> _Supplied material_:

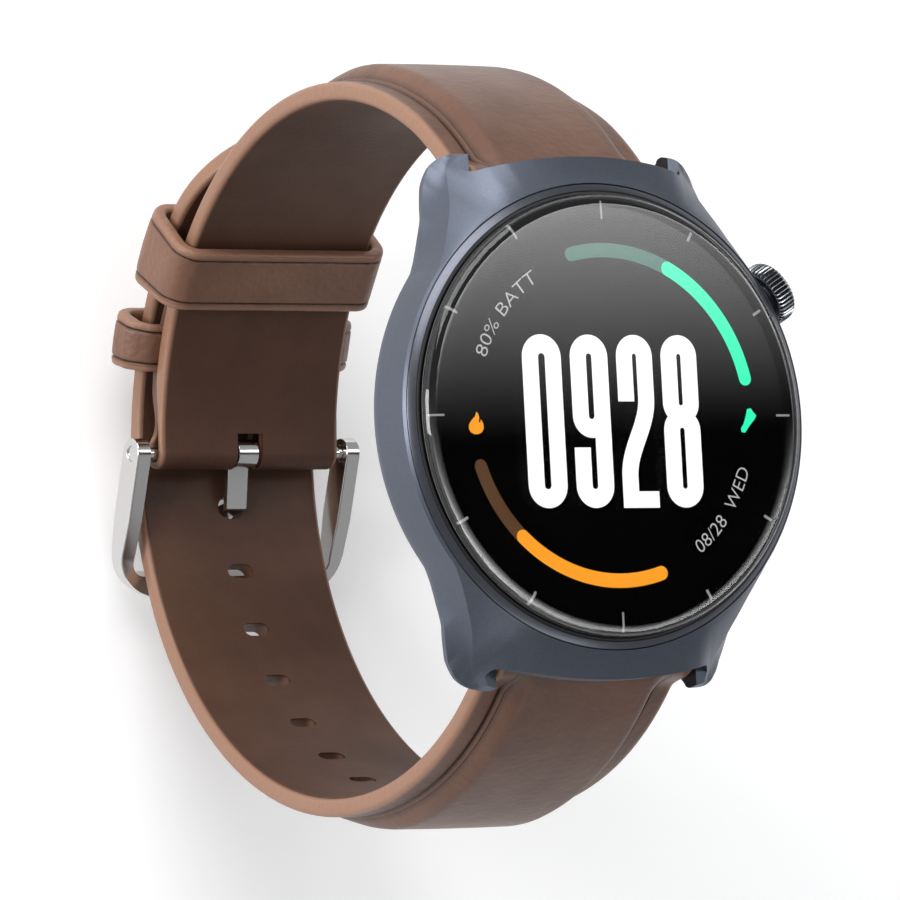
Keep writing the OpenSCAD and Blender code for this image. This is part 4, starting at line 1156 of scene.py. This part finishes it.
FINISHES = {
    "case_metal": grained("case_metal", (0.105, 0.117, 0.146), 0.42, 1.0, 5200.0, 0.32, 0.1),
    "bezel_metal": grained("bezel_metal", (0.095, 0.1, 0.118), 0.3, 1.0, 3000.0, 0.06, 0.08),
    "black_rubber": grained("black_rubber", (0.012, 0.012, 0.013), 0.6, 0.0, 3000.0, 0.3),
    "cover_glass": clear_glass(),
    "display": grained("display", (0.0025, 0.0025, 0.003), 0.5, 0.0, 6000.0, 0.02, 0.05,
                       Specular_IOR_Level=0.0),
    "flex_film": grained("flex_film", (0.45, 0.22, 0.06), 0.35),
    "inner_plastic": grained("inner_plastic", (0.03, 0.03, 0.033), 0.5),
    "circuit_board": grained("circuit_board", (0.01, 0.12, 0.05), 0.4, 0.0, 1400.0, 0.2, 0.25),
    "bare_steel": grained("bare_steel", (0.6, 0.61, 0.62), 0.25, 1.0),
    "battery_foil": grained("battery_foil", (0.5, 0.52, 0.55), 0.35, 1.0, 900.0, 0.3),
    "led_lens": grained("led_lens", (0.6, 0.8, 0.62), 0.15),
    "back_crystal": grained("back_crystal", (0.012, 0.012, 0.014), 0.06, 0.0, 2000.0, 0.0, 0.1,
                            Coat_Weight=0.6),
    "back_plastic": grained("back_plastic", (0.03, 0.033, 0.038), 0.42, 0.0, 3600.0, 0.4),
    "contact_gold": grained("contact_gold", (0.78, 0.52, 0.2), 0.22, 1.0),
    "crown_metal": knurled_metal(),
    "strap_leather": leather("strap_leather", (0.082, 0.034, 0.019), (0.145, 0.066, 0.038),
                             (0.25, 0.13, 0.08), 0.42, 1300.0, 0.4, Specular_IOR_Level=0.4),
    "lining_leather": leather("lining_leather", (0.06, 0.026, 0.015), (0.1, 0.046, 0.027),
                              (0.09, 0.041, 0.024), 0.52, 2100.0, 0.3, Specular_IOR_Level=0.25),
    "padding": grained("padding", (0.5, 0.4, 0.28), 0.9),
    "keeper_leather": leather("keeper_leather", (0.12, 0.055, 0.032), (0.2, 0.098, 0.06),
                              (0.24, 0.122, 0.077), 0.42, 1500.0, 0.6, Specular_IOR_Level=0.4),
    "polished_steel": grained("polished_steel", (0.62, 0.61, 0.6), 0.17, 1.0, 5200.0, 0.04, 0.03),
}
MARKS = {
    "face_digits": lit("lit_white", (1.0, 1.0, 1.0), 1.15),
    "face_ticks": lit("lit_grey", (0.34, 0.35, 0.36), 0.8),
    "face_figures": lit("lit_soft_grey", (0.46, 0.47, 0.48), 1.05),
    "face_arc_green_dim": lit("lit_green_dim", (0.035, 0.16, 0.12), 1.0),
    "face_arc_orange_dim": lit("lit_brown", (0.085, 0.03, 0.001), 1.0),
    "face_arc_green": lit("lit_green", (0.012, 1.0, 0.5), 1.05),
    "face_arc_orange": lit("lit_orange", (1.0, 0.36, 0.004), 1.05),
}
SLOT_OF = {part["node"]: part["material_slot"] for part in frame["record"]["subparts"]}


def dress(piece, mat):
    piece.data.materials.clear()
    piece.data.materials.append(mat)


for name, cad in nodes.items():
    for place in cad.material_slots:
        place.material = FINISHES[SLOT_OF[name]]
    if not cad.material_slots:
        cad.data.materials.append(FINISHES[SLOT_OF[name]])
PIECE_FINISH = {
    "buckle_strap_leather": "strap_leather", "holed_strap_leather": "strap_leather",
    "buckle_strap_inner_face": "lining_leather", "holed_strap_inner_face": "lining_leather",
    "fixed_keeper_leather": "keeper_leather", "free_keeper_leather": "keeper_leather",
    "case_shell": "case_metal", "buckle_frame_steel": "polished_steel", "tang_steel": "polished_steel",
    "back_cover_moulded": "back_plastic", "back_crystal_polished": "back_crystal",
    "bezel_ring_polished": "bezel_metal", "glass_gasket_ring": "black_rubber",
    "cover_glass_domed": "cover_glass", "display_face": "display", "crown_knurled": "crown_metal",
}
for name, key in PIECE_FINISH.items():
    dress(bpy.data.objects[name], FINISHES[key])
for name, mat in MARKS.items():
    dress(bpy.data.objects[name], mat)

# ---- floor, light and camera ----


def stage_plane(name, points, mat, seen=True):
    mesh = bpy.data.meshes.new(name)
    mesh.from_pydata([tuple(p) for p in points], [], [[0, 1, 2, 3]])
    mesh.materials.append(mat)
    plane = bpy.data.objects.new(name, mesh)
    bpy.context.scene.collection.objects.link(plane)
    plane.visible_camera = seen
    return plane


floor_z = cad_box[0][2] - 0.0003
floor_mat, tree, shader = finish_of("pale_floor", (0.9, 0.9, 0.9), 0.7, Emission_Color=(1, 1, 1, 1),
                                    Emission_Strength=0.22)
# seen from below, the floor is clear
two_sided = node(tree, "ShaderNodeMixShader")
link(tree, node(tree, "ShaderNodeNewGeometry").outputs["Backfacing"], two_sided.inputs[0])
link(tree, shader.outputs[0], two_sided.inputs[1])
link(tree, node(tree, "ShaderNodeBsdfTransparent").outputs[0], two_sided.inputs[2])
link(tree, two_sided.outputs[0], tree.nodes["Material Output"].inputs["Surface"])
stage_plane("floor", [(-4, -4, floor_z), (4, -4, floor_z), (4, 4, floor_z), (-4, 4, floor_z)], floor_mat)


def area_light(name, at, aim, size, power):
    light = bpy.data.lights.new(name, "AREA")
    light.shape = "RECTANGLE"
    light.size, light.size_y = size
    light.energy = power
    lamp = bpy.data.objects.new(name, light)
    forward = np.array(aim, float) - np.array(at, float)
    forward /= np.linalg.norm(forward)
    right = np.cross(forward, (0, 0, 1.0))
    right /= np.linalg.norm(right)
    up = np.cross(right, forward)
    lamp.matrix_world = Matrix([[right[i], up[i], -forward[i], at[i]] for i in range(3)] + [[0, 0, 0, 1]])
    bpy.context.scene.collection.objects.link(lamp)
    return lamp


area_light("key", (-0.35, 0.85, 0.55), (0, 0, -0.02), (0.9, 0.7), 9.5)
area_light("side", (-0.95, 0.1, 0.2), (0, 0, -0.02), (0.3, 0.7), 7.5)
area_light("low", (0.1, -0.95, 0.3), (0, 0, -0.03), (0.6, 0.25), 1.2)


CARD_AWAY, GLASS_TOP_M = 0.24, 0.01


def reflection_card():
    """A dark card that only reflections see, where the flat glass mirrors the camera.

    It is black, with a pale band that fades in towards 12 o'clock."""
    mirrored = np.array([0.52861, 0.08361, 0.84474])
    centre = mirrored * CARD_AWAY + np.array([0, 0, GLASS_TOP_M])
    right = np.cross((0, 1, 0), mirrored)
    right /= np.linalg.norm(right)
    up = np.cross(mirrored, right)
    mat = bpy.data.materials.new("reflection_card")
    mat.use_nodes = True
    tree = mat.node_tree
    tree.nodes.clear()
    place = node(tree, "ShaderNodeTexCoord").outputs["Object"]
    split = node(tree, "ShaderNodeSeparateXYZ")
    link(tree, place, split.inputs[0])
    band = spread(tree, split.outputs["Y"], 0.0, 1.0, 0.018, 0.062)
    strength = sums(tree, "MULTIPLY", sums(tree, "POWER", band, 1.6), 6.5)
    glow = node(tree, "ShaderNodeEmission")
    link(tree, strength, glow.inputs["Strength"])
    out = node(tree, "ShaderNodeOutputMaterial")
    link(tree, glow.outputs[0], out.inputs["Surface"])
    half_w, half_h = 0.13, 0.075
    corners = [centre + right * x * half_w + up * y * half_h
               for x, y in ((-1, -1), (1, -1), (1, 1), (-1, 1))]
    card = stage_plane("reflection_card", corners, mat, seen=False)
    card.visible_diffuse = card.visible_shadow = False
    card.visible_volume_scatter = False


reflection_card()

world = bpy.data.worlds.new("studio")
world.use_nodes = True
tree = world.node_tree
tree.nodes["Background"].inputs["Color"].default_value = (0.94, 0.95, 0.97, 1)
seen_white = spread(tree, node(tree, "ShaderNodeLightPath").outputs["Is Camera Ray"], 0.45, 1.0, 0.0, 1.0)
link(tree, seen_white, tree.nodes["Background"].inputs["Strength"])
bpy.context.scene.world = world
bpy.context.scene.view_settings.view_transform = "Standard"

lens = bpy.data.cameras.new("camera")
lens.lens = 360
lens.sensor_width = 36
lens.clip_start, lens.clip_end = 0.05, 20
camera = bpy.data.objects.new("camera", lens)
right, up = (0.84887, -0.05293, 0.52595), (0.00074, 0.99509, 0.09895)
forward, eye = (0.52861, 0.08361, -0.84474), (-0.4596, -0.0731, 0.7147)
camera.matrix_world = Matrix([[right[i], up[i], -forward[i], eye[i]] for i in range(3)] + [[0, 0, 0, 1]])
bpy.context.scene.collection.objects.link(camera)
bpy.context.scene.camera = camera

> _Aim_: Look for lines containing the string "scene" and copy them all.

> _The answer_:
Keep writing the OpenSCAD and Blender code for this image. This is part 4, starting at line 1156 of scene.py. This part finishes it.
    bpy.context.scene.collection.objects.link(plane)
    bpy.context.scene.collection.objects.link(lamp)
bpy.context.scene.world = world
bpy.context.scene.view_settings.view_transform = "Standard"
bpy.context.scene.collection.objects.link(camera)
bpy.context.scene.camera = camera